Fracture of the Pelvis in Dogs


For most situations of pelvic fractures that do not involve the acetabulum, a bone plate and screws are usually used to support the fractured ilium. Fractures of the ischium and pubis are usually not repaired. Fractures that do involve the acetabulum may need to have the acetabulum carefully reconstructed and stabilized or a procedure in which the femoral head and neck are cut off the shaft of the femur might be recommended. This procedure is done in order to minimize the chance for the animal to have long-term problems associated with a hip joint that heals in an abnormal way leading to future arthritis. If a sacroiliac luxation is also present, the luxation may require repair and stabilization as well. When both sides of the pelvis are broken, only one or both sides may require surgical repair.

  • Pelvic fractures cannot be adequately stabilized with a cast or splint.
  • Pelvic fractures, as well as any other traumatic injuries that the animal might have, are painful and the animal will be given analgesics before and after surgery.

    Follow-up Care for Dogs with Pelvic Fractures

    If it is determined that surgery is not required for your pet or if it is not necessary to pursue the surgical option, you must strictly confine your dog to allow the pelvis to heal and prevent excessive pain. Because the bone fragments are not stabilized when this course of treatment is followed, excessive motion or activity can prevent the fracture from healing at all or cause it to heal in a location that interferes with motion of the leg or with structures that pass through the pelvic canal like the colon, urethra and uterus.

    After surgery and discharge from the hospital, the animal must be restricted from activity to allow the fracture to heal properly. Activity must be restricted for several weeks after surgery (the duration will vary depending on the severity of the injury, the type of fixation that was used, and the age of the animal). Restricted activity means that the animal should be kept confined to a carrier, crate, or small room whenever he cannot be supervised, the animal cannot play or rough-house, even if he appears to be feeling well.
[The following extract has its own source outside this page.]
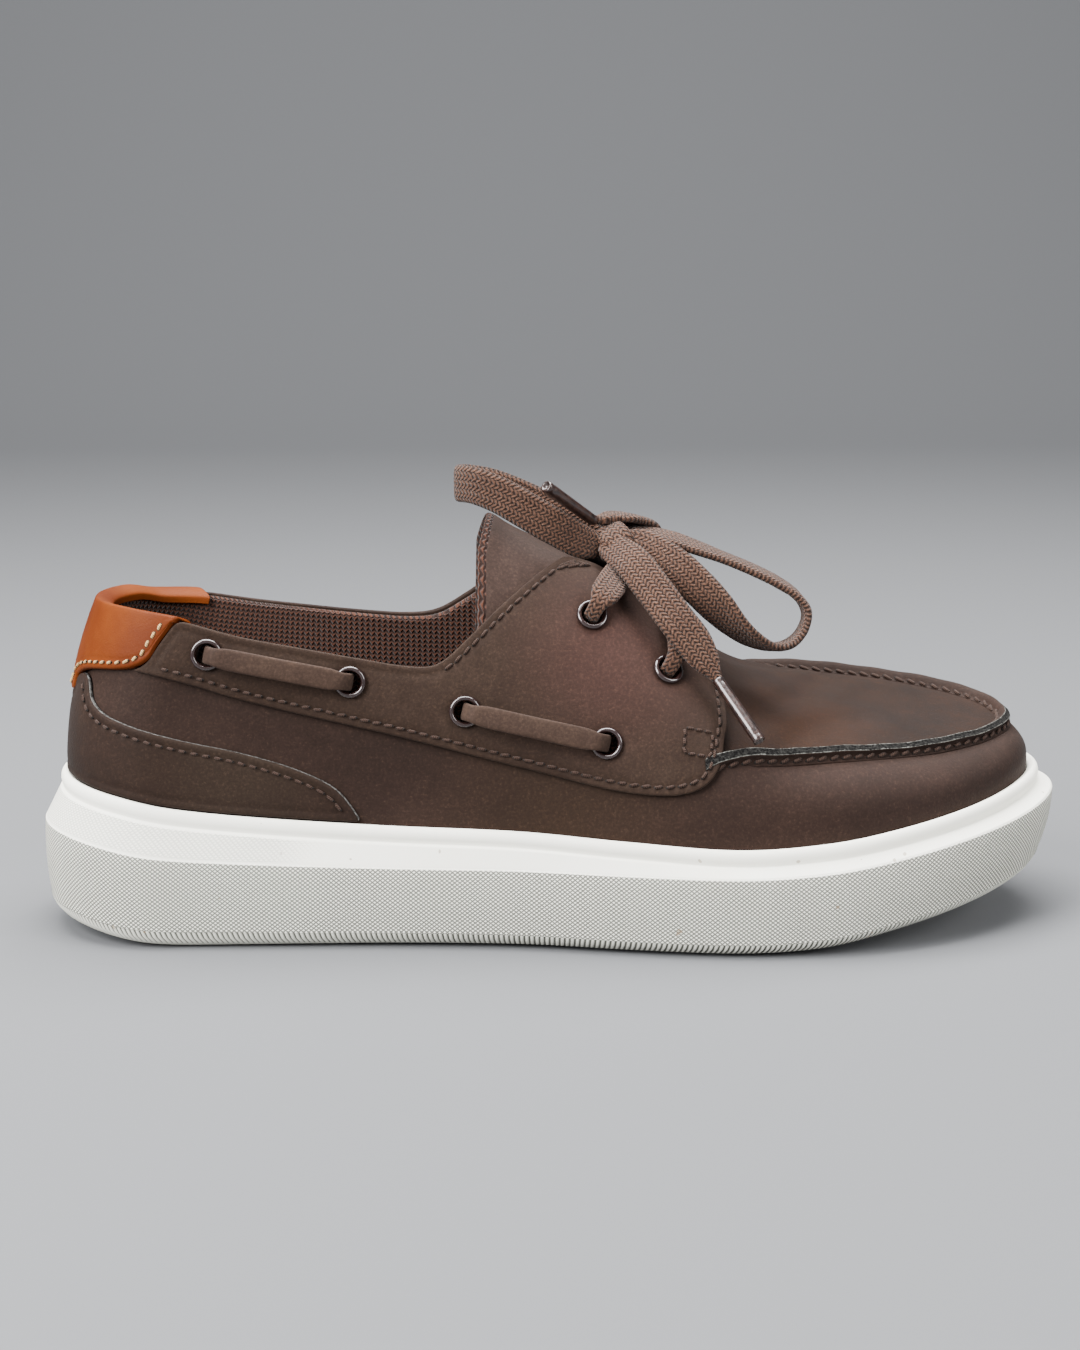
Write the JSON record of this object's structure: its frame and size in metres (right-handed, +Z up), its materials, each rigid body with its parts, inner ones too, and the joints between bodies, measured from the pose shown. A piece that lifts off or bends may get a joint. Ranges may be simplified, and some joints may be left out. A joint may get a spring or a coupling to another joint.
{
  "type": "sneaker",
  "caption": "Low lace-up deck sneaker for the right foot: leather upper with apron seam, laced saddle panels and heel tab on a thick moulded cup sole.",
  "frame": {"origin": "on the ground under the middle of the shoe, the free lace left aside", "axes": "+X towards the toe, +Z up, -Y to the outer side of the right foot"},
  "size_m": [0.2988, 0.1108, 0.1325],
  "materials": {
    "sole_rubber": "matte, moulded",
    "brown_leather": "waxed nubuck, matte",
    "tan_leather": "smooth, semi-matte",
    "sock_fabric": "woven lining",
    "lace_cotton": "flat woven cotton",
    "copper_metal": "dark copper, glossy"
  },
  "bodies": {
    "root": {"aglet_inner": "copper_metal", "aglet_outer": "copper_metal", "cup_sole": "sole_rubber", "eyelet_side_inner_1": "copper_metal", "eyelet_side_inner_2": "copper_metal", "eyelet_side_inner_3": "copper_metal", "eyelet_side_inner_4": "copper_metal", "eyelet_side_outer_1": "copper_metal", "eyelet_side_outer_2": "copper_metal", "eyelet_side_outer_3": "copper_metal", "eyelet_side_outer_4": "copper_metal", "eyelet_throat_inner_1": "copper_metal", "eyelet_throat_inner_2": "copper_metal", "eyelet_throat_outer_1": "copper_metal", "eyelet_throat_outer_2": "copper_metal", "heel_counter": "brown_leather", "heel_tab": "tan_leather", "insole": "sock_fabric", "lace_bar_lower": "lace_cotton", "lace_bar_upper": "lace_cotton", "lace_end_inner": "lace_cotton", "lace_end_outer": "lace_cotton", "lace_knot": "lace_cotton", "lace_loop_front": "lace_cotton", "lace_loop_rear": "lace_cotton", "saddle_inner": "brown_leather", "saddle_outer": "brown_leather", "thong_inner_back": "brown_leather", "thong_inner_front": "brown_leather", "thong_outer_back": "brown_leather", "thong_outer_front": "brown_leather", "tongue": "brown_leather", "upper": "brown_leather"}
  },
  "joints": []
}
In addition, the use of stairs should be limited and outdoor walks should be just long enough for the dog to relieve himself and then should be returned indoors for more rest.

    Analgesics (pain medications), such as butorphanol (Torbugesic®), or anti-inflammatories, such as deracoxib, aspirin or carprofen (Rimadyl®), should be given as directed by the veterinarian.

    The skin incision needs to be monitored daily for signs of excessive swelling or discharge. These can indicate problems with the incision or possibly infection. Contact your veterinarian if these occur.

    If at any point prior to the recheck radiographs your pet stops using the leg again after some improvement following surgery, there could be a problem. Again, the veterinarian should be notified.

    Several weeks after surgery, the pelvis will need to be radiographed again to make sure the bones are healing well. If the healing has occurred as expected, the dog’s activity level will be allowed to increase slowly back up to normal over the next few weeks.

    In general, any other implants that were used in the repair will be left in place unless they cause the animal a problem at some point in the future. Potential problems can include migration (movement) or infection of the implant.